Given data

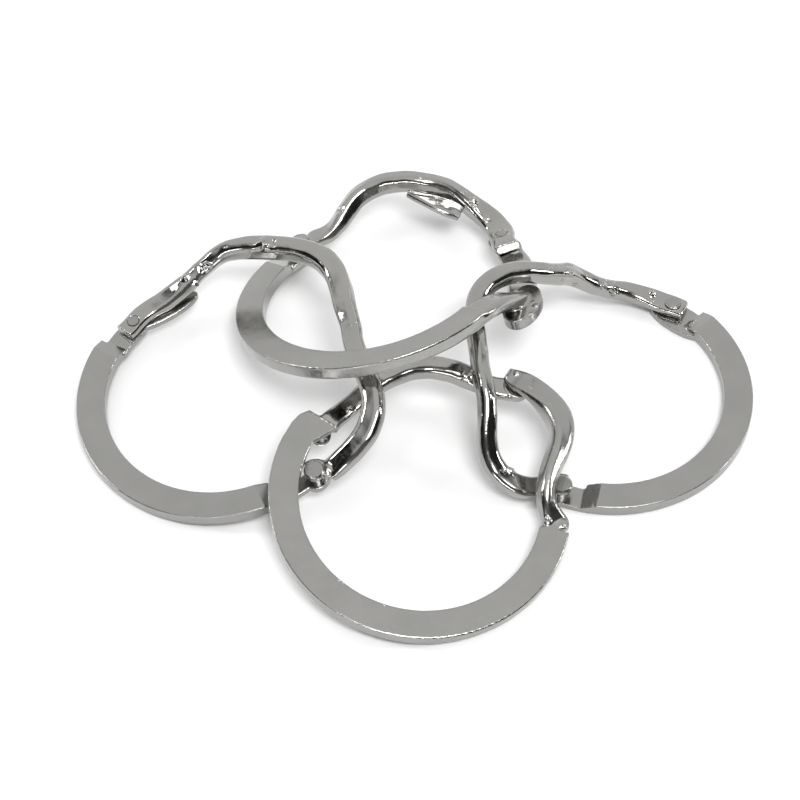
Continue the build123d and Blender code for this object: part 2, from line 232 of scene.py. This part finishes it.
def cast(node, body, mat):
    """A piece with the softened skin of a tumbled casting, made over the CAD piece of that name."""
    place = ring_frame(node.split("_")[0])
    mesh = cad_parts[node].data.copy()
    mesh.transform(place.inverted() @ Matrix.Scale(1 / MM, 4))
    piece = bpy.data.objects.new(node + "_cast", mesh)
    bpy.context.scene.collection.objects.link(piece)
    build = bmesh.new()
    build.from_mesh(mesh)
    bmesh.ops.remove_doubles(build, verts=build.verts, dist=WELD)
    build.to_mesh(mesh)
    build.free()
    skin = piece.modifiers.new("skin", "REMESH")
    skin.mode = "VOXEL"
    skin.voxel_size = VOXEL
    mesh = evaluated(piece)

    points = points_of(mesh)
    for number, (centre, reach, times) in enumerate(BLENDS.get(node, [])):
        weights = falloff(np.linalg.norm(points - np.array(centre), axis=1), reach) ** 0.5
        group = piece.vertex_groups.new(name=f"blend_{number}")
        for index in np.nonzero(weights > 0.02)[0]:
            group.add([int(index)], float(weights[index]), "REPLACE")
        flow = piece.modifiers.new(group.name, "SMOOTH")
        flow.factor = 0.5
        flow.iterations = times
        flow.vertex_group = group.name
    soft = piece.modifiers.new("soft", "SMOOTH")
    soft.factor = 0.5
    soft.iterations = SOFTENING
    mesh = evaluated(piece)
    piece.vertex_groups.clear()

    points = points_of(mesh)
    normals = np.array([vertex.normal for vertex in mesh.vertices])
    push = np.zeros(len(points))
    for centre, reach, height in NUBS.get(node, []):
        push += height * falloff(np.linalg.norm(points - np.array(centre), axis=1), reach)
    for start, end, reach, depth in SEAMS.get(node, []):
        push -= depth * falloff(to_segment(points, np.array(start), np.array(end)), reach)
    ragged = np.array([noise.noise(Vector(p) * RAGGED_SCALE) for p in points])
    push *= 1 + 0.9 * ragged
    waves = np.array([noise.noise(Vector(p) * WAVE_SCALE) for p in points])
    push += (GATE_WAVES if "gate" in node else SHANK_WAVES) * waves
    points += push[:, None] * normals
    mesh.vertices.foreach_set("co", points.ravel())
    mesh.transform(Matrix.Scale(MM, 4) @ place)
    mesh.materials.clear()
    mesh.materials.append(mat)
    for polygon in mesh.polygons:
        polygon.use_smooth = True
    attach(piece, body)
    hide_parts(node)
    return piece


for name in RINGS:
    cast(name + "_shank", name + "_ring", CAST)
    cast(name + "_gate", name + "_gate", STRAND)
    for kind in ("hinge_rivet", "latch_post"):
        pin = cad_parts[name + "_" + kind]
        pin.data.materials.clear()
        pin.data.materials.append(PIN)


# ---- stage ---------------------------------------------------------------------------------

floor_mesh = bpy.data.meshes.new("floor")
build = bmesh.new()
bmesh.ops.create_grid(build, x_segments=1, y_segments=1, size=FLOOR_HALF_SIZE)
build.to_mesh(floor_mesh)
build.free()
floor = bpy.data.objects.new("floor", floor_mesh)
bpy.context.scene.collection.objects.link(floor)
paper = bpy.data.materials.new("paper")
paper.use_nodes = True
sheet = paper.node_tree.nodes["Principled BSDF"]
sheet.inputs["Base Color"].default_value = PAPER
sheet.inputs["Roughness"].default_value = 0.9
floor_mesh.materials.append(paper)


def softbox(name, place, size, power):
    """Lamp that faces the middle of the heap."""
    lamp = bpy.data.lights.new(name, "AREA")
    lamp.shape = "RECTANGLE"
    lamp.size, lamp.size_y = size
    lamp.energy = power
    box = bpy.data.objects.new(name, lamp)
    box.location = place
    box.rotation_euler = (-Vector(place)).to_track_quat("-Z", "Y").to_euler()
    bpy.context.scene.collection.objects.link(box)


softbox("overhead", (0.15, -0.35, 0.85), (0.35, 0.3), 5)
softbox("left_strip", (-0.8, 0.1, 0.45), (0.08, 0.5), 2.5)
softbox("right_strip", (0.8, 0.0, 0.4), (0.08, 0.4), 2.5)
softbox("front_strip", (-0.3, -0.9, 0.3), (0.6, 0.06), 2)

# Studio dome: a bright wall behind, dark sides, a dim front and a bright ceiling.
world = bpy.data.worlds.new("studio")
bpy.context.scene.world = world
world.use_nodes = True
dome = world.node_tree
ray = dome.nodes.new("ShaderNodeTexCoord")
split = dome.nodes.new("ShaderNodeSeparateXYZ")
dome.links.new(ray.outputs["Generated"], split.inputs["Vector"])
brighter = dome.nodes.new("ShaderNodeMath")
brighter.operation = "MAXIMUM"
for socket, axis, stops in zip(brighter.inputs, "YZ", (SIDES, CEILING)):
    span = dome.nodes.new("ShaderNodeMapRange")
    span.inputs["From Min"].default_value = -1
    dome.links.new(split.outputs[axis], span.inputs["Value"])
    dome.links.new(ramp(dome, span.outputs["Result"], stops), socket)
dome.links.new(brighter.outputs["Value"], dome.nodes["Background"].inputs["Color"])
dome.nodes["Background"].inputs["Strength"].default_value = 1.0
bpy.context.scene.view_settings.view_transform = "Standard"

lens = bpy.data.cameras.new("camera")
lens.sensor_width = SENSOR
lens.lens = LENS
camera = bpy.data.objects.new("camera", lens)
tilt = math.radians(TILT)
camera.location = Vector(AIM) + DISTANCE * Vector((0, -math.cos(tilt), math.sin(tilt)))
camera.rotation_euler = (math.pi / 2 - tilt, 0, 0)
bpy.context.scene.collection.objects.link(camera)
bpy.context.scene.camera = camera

Your goal
Reproduce the listing in full. Keep it exactly as written.

Answer for the task
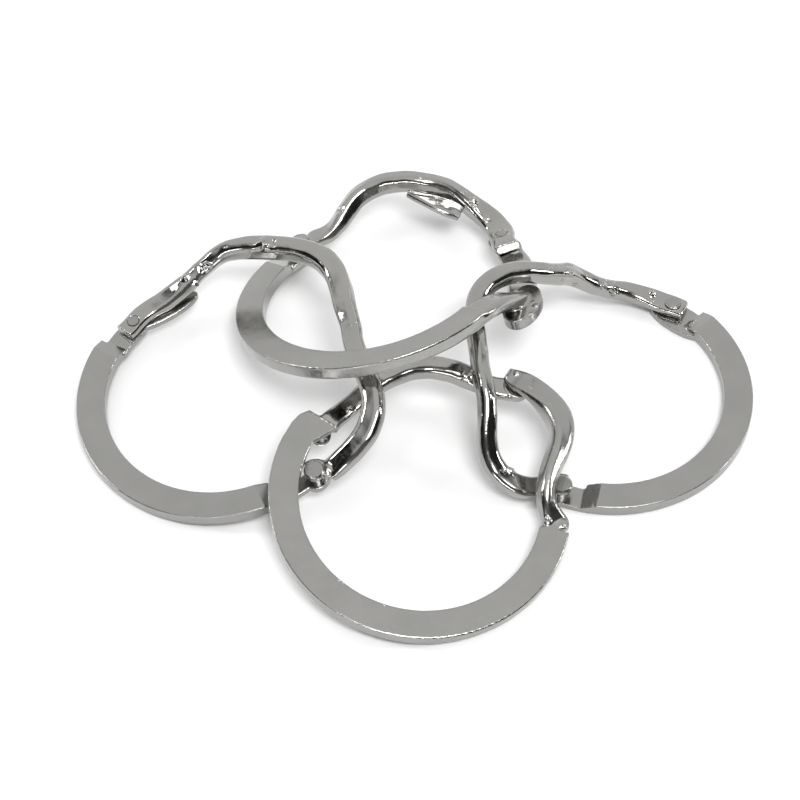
Continue the build123d and Blender code for this object: part 2, from line 232 of scene.py. This part finishes it.
def cast(node, body, mat):
    """A piece with the softened skin of a tumbled casting, made over the CAD piece of that name."""
    place = ring_frame(node.split("_")[0])
    mesh = cad_parts[node].data.copy()
    mesh.transform(place.inverted() @ Matrix.Scale(1 / MM, 4))
    piece = bpy.data.objects.new(node + "_cast", mesh)
    bpy.context.scene.collection.objects.link(piece)
    build = bmesh.new()
    build.from_mesh(mesh)
    bmesh.ops.remove_doubles(build, verts=build.verts, dist=WELD)
    build.to_mesh(mesh)
    build.free()
    skin = piece.modifiers.new("skin", "REMESH")
    skin.mode = "VOXEL"
    skin.voxel_size = VOXEL
    mesh = evaluated(piece)

    points = points_of(mesh)
    for number, (centre, reach, times) in enumerate(BLENDS.get(node, [])):
        weights = falloff(np.linalg.norm(points - np.array(centre), axis=1), reach) ** 0.5
        group = piece.vertex_groups.new(name=f"blend_{number}")
        for index in np.nonzero(weights > 0.02)[0]:
            group.add([int(index)], float(weights[index]), "REPLACE")
        flow = piece.modifiers.new(group.name, "SMOOTH")
        flow.factor = 0.5
        flow.iterations = times
        flow.vertex_group = group.name
    soft = piece.modifiers.new("soft", "SMOOTH")
    soft.factor = 0.5
    soft.iterations = SOFTENING
    mesh = evaluated(piece)
    piece.vertex_groups.clear()

    points = points_of(mesh)
    normals = np.array([vertex.normal for vertex in mesh.vertices])
    push = np.zeros(len(points))
    for centre, reach, height in NUBS.get(node, []):
        push += height * falloff(np.linalg.norm(points - np.array(centre), axis=1), reach)
    for start, end, reach, depth in SEAMS.get(node, []):
        push -= depth * falloff(to_segment(points, np.array(start), np.array(end)), reach)
    ragged = np.array([noise.noise(Vector(p) * RAGGED_SCALE) for p in points])
    push *= 1 + 0.9 * ragged
    waves = np.array([noise.noise(Vector(p) * WAVE_SCALE) for p in points])
    push += (GATE_WAVES if "gate" in node else SHANK_WAVES) * waves
    points += push[:, None] * normals
    mesh.vertices.foreach_set("co", points.ravel())
    mesh.transform(Matrix.Scale(MM, 4) @ place)
    mesh.materials.clear()
    mesh.materials.append(mat)
    for polygon in mesh.polygons:
        polygon.use_smooth = True
    attach(piece, body)
    hide_parts(node)
    return piece


for name in RINGS:
    cast(name + "_shank", name + "_ring", CAST)
    cast(name + "_gate", name + "_gate", STRAND)
    for kind in ("hinge_rivet", "latch_post"):
        pin = cad_parts[name + "_" + kind]
        pin.data.materials.clear()
        pin.data.materials.append(PIN)


# ---- stage ---------------------------------------------------------------------------------

floor_mesh = bpy.data.meshes.new("floor")
build = bmesh.new()
bmesh.ops.create_grid(build, x_segments=1, y_segments=1, size=FLOOR_HALF_SIZE)
build.to_mesh(floor_mesh)
build.free()
floor = bpy.data.objects.new("floor", floor_mesh)
bpy.context.scene.collection.objects.link(floor)
paper = bpy.data.materials.new("paper")
paper.use_nodes = True
sheet = paper.node_tree.nodes["Principled BSDF"]
sheet.inputs["Base Color"].default_value = PAPER
sheet.inputs["Roughness"].default_value = 0.9
floor_mesh.materials.append(paper)


def softbox(name, place, size, power):
    """Lamp that faces the middle of the heap."""
    lamp = bpy.data.lights.new(name, "AREA")
    lamp.shape = "RECTANGLE"
    lamp.size, lamp.size_y = size
    lamp.energy = power
    box = bpy.data.objects.new(name, lamp)
    box.location = place
    box.rotation_euler = (-Vector(place)).to_track_quat("-Z", "Y").to_euler()
    bpy.context.scene.collection.objects.link(box)


softbox("overhead", (0.15, -0.35, 0.85), (0.35, 0.3), 5)
softbox("left_strip", (-0.8, 0.1, 0.45), (0.08, 0.5), 2.5)
softbox("right_strip", (0.8, 0.0, 0.4), (0.08, 0.4), 2.5)
softbox("front_strip", (-0.3, -0.9, 0.3), (0.6, 0.06), 2)

# Studio dome: a bright wall behind, dark sides, a dim front and a bright ceiling.
world = bpy.data.worlds.new("studio")
bpy.context.scene.world = world
world.use_nodes = True
dome = world.node_tree
ray = dome.nodes.new("ShaderNodeTexCoord")
split = dome.nodes.new("ShaderNodeSeparateXYZ")
dome.links.new(ray.outputs["Generated"], split.inputs["Vector"])
brighter = dome.nodes.new("ShaderNodeMath")
brighter.operation = "MAXIMUM"
for socket, axis, stops in zip(brighter.inputs, "YZ", (SIDES, CEILING)):
    span = dome.nodes.new("ShaderNodeMapRange")
    span.inputs["From Min"].default_value = -1
    dome.links.new(split.outputs[axis], span.inputs["Value"])
    dome.links.new(ramp(dome, span.outputs["Result"], stops), socket)
dome.links.new(brighter.outputs["Value"], dome.nodes["Background"].inputs["Color"])
dome.nodes["Background"].inputs["Strength"].default_value = 1.0
bpy.context.scene.view_settings.view_transform = "Standard"

lens = bpy.data.cameras.new("camera")
lens.sensor_width = SENSOR
lens.lens = LENS
camera = bpy.data.objects.new("camera", lens)
tilt = math.radians(TILT)
camera.location = Vector(AIM) + DISTANCE * Vector((0, -math.cos(tilt), math.sin(tilt)))
camera.rotation_euler = (math.pi / 2 - tilt, 0, 0)
bpy.context.scene.collection.objects.link(camera)
bpy.context.scene.camera = camera